The court majority said that a plain reading of its Buckley case and subsequent opinions showed that “express advocacy restriction is a product of statutory interpretation, not a constitutional command. Both the concept of express advocacy and the class of magic words were born of an effort to avoid constitutional problems of vagueness and overbreadth in the statute before the Buckley court.”

Those cases did not put in place a constitutional boundary “that forever fixed the permissible scope of provisions regulating campaign-related speech,” the court said.

“The notion that the First Amendment erects a rigid barrier between express and issue advocacy also cannot be squared with this court’s longstanding recognition that the presence or absence of magic words cannot meaningfully distinguish speech from a true issue ad. Buckley’s express advocacy line has not aided the legislative effort to combat real or apparent corruption, and Congress enacted BCRA to correct the flaws it found,” the court said.

Deciding to plug an increasingly attractive loophole that has recently fueled the growth political activity of tax-exempt and nonprofit groups, the high court upheld the law’s ban on national, state and local party committees, and their agents or subsidiaries, from soliciting any funds for, or making or directing any donations to, any group set up under 501(c) or 527 of the tax code.

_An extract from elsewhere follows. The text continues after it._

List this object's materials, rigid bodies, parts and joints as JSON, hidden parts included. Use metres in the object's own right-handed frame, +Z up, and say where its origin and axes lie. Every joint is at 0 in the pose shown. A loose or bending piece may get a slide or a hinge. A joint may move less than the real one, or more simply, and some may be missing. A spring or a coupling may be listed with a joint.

Dozens of nonprofit groups, often with close ties to party organizations, have sprung up recently with a mission to engage in voter mobilization and get-out-the-vote drives. The lower court ruling in May had allowed party organizations and officials to solicit funds on behalf of these nonprofit groups.

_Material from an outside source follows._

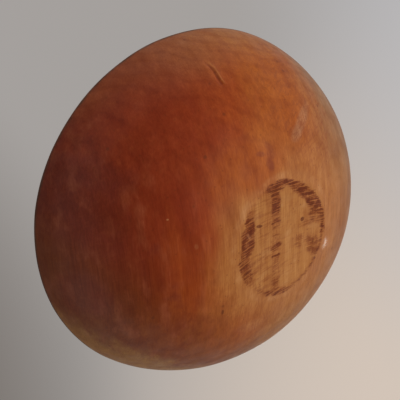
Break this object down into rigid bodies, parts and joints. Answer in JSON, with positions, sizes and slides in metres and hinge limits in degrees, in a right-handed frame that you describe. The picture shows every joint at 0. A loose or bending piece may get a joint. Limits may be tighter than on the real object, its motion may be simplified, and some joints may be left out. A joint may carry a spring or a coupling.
{
  "type": "turned wooden bowl",
  "caption": "Shallow round wooden bowl with a flat foot, a dished inside and a plain rounded rim, gone slightly oval with age.",
  "frame": {"origin": "centre of the flat foot, on the surface that the bowl stands on", "axes": "+Z out of the mouth, +X along the long side of the slightly oval rim, +Y along its short side"},
  "size_m": [0.233, 0.223, 0.07],
  "materials": {
    "wood": "old maple, oiled and handled, warm orange brown with a soft gloss"
  },
  "bodies": {
    "root": {"bowl": "wood"}
  },
  "joints": []
}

But the high court’s majority reversed that holding, siding with the authors of the law who foresaw one way that money would flow into the accounts of nonprofit groups that do not have to disclose anything about the source of their contributions.

The opinion determined that attempts to plug this expected new loophole was “entirely reasonable. The history of Congress efforts at campaign finance reform well demonstrates that candidates, donors, and parties test the limits of the current law,” the court said.

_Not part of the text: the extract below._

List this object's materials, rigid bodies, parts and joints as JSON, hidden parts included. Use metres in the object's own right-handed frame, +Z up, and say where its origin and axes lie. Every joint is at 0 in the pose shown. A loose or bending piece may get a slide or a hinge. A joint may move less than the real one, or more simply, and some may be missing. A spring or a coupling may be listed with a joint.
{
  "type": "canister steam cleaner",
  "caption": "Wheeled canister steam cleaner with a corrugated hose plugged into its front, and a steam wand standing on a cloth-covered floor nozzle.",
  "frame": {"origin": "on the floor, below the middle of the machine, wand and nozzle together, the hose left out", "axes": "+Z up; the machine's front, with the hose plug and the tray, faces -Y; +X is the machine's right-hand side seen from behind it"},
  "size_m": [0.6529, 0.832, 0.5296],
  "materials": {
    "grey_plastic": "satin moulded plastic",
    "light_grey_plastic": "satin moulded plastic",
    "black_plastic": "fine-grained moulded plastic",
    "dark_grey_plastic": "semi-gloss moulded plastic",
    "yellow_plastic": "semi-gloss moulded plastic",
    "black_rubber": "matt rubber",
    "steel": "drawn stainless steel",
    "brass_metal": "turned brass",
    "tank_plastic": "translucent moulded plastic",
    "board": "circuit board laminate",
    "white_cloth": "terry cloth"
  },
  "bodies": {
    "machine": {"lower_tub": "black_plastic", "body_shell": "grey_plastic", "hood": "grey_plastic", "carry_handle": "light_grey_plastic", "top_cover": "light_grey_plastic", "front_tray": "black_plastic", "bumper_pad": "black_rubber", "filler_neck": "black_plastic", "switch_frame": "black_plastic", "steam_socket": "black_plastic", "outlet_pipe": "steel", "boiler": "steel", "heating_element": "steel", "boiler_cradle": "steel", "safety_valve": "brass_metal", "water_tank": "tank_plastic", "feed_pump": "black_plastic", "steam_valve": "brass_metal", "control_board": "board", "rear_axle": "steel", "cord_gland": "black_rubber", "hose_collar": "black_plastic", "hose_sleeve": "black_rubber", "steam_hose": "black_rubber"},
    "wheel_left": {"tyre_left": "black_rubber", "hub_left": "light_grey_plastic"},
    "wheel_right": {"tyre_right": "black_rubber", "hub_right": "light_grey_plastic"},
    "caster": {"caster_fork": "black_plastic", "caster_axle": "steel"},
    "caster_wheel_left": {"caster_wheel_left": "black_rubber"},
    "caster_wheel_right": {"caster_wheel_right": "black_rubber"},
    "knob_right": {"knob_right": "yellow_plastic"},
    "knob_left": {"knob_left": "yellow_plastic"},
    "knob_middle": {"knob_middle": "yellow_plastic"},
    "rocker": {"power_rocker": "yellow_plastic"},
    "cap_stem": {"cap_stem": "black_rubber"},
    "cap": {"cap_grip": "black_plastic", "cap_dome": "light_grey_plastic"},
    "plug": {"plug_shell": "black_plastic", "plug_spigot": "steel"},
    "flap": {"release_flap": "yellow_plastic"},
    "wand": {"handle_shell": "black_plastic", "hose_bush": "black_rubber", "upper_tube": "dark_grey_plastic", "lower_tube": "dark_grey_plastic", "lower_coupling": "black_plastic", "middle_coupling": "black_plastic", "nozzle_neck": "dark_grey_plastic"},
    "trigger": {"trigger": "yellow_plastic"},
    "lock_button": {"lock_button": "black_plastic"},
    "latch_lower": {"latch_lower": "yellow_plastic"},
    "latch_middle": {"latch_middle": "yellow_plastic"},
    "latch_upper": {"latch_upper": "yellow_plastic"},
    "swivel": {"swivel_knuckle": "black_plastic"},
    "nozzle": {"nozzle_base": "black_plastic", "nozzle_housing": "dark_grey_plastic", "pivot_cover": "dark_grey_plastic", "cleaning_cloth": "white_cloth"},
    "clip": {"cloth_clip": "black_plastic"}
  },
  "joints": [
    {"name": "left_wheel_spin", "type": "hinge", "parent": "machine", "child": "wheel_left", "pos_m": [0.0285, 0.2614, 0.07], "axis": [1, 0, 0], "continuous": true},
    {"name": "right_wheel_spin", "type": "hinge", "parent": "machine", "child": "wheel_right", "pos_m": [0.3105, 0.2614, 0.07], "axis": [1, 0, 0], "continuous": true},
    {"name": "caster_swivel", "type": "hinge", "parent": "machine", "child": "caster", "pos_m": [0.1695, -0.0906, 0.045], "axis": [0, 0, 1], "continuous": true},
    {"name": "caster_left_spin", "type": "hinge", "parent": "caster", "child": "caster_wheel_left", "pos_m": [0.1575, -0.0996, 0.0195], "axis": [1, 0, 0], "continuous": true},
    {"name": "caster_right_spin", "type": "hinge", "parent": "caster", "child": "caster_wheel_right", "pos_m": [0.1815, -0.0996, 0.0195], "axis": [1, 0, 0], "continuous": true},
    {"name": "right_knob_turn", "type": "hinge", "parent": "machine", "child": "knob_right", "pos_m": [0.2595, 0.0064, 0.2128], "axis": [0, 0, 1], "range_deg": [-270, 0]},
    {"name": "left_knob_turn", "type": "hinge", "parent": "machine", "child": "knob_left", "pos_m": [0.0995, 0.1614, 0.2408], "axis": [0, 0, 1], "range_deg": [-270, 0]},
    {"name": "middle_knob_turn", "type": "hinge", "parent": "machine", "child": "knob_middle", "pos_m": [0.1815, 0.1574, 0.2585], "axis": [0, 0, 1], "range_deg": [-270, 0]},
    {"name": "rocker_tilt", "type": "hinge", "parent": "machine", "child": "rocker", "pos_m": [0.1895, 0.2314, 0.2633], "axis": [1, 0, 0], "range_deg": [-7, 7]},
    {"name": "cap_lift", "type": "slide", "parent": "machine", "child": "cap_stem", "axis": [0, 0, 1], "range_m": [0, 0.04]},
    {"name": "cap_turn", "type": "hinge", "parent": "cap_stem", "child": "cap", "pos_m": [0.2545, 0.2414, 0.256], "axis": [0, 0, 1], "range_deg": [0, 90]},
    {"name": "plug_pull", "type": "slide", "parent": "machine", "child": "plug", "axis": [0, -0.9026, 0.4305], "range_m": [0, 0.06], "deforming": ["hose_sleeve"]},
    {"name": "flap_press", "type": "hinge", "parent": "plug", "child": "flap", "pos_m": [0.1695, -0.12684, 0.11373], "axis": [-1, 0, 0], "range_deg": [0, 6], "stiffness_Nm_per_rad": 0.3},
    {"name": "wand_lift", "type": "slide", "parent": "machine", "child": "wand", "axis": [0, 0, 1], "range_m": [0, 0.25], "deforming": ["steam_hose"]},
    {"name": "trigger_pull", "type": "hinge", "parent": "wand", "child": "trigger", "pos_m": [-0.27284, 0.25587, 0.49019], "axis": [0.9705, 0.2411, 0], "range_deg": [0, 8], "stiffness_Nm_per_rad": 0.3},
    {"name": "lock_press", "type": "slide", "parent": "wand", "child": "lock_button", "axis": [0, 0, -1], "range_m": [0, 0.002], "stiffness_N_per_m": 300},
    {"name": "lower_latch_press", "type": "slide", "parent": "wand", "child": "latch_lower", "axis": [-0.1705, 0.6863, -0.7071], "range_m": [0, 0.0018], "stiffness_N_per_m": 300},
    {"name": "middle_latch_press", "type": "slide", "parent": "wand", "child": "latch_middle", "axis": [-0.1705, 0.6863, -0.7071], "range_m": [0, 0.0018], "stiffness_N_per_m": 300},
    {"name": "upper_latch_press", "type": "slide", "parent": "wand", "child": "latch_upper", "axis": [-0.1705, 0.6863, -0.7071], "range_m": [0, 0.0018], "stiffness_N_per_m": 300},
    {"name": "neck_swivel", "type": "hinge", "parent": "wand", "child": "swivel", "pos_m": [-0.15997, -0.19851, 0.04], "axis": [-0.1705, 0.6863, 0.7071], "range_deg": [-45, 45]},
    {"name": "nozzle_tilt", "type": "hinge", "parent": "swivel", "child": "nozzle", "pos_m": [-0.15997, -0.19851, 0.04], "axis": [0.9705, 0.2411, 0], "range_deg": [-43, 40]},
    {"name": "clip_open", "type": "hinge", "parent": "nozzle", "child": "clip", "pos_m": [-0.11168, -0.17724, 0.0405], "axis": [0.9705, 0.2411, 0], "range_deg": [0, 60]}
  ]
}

Without the ban on solicitations, national, state and local party committees would have significant incentives to mobilize their formidable fundraising apparatuses, including the peddling of access to federal officeholders, into the service of like-minded tax-exempt organizations that conduct activities benefiting their candidates,” Stevens and O’Connor wrote in their opinion.

“It is clear that officeholders and party groups can’t solicit funds for” nonprofit groups engaged in election-related activity, said Trevor Potter, general counsel to the Campaign Legal Center. “To the extent they can raise funds without the participation of officeholders and party officials, they are free to do so.”

But party organizations would be free to donate any hard money funds raised to tax-exempt or nonprofit groups, the court ruled.

“We have found no evidence that Congress was concerned about, much less that it intended to prohibit, donations of money already fully regulated by FECA,” the court said.

Don Simon, general counsel for Common Cause, characterized the decision as not simply an affirmation of the law, but a “sweeping” affirmation of the worldview behind the law.

“As Buckley defined the constitiuonal field in this area for a generation, so too does this opinion,” Simon said.

In a statement, National Republican Congressional Committee Chairman Tom Reynolds (R-N.Y.) said the Supreme Court decision would cripple Democrats.

“Today’s ruling breaks the Democrats’ back,” said Reynolds, who insisted that “Republicans will continue to out-raise Democrats.”

Plaintiffs in the lawsuit who challenged the increased hard money limits in the new law were disappointed by the court’s decision.

“The court has turned a blind eye to the interests of non-wealthy voters,” said Dana Mason, a representative with the state Public Interest Research Groups, which worked closely with other groups such as the National Voting Rights Institutes, the Fannie Lou Hamer Projects and other in opposing the doubling of hard money limits in BCRA.

“The concerns of ordinary Americans, whose voices are drowned out by those who can write $2,000 checks, fell on deaf ears when the court upheld the increase in hard money limits,” Mason said.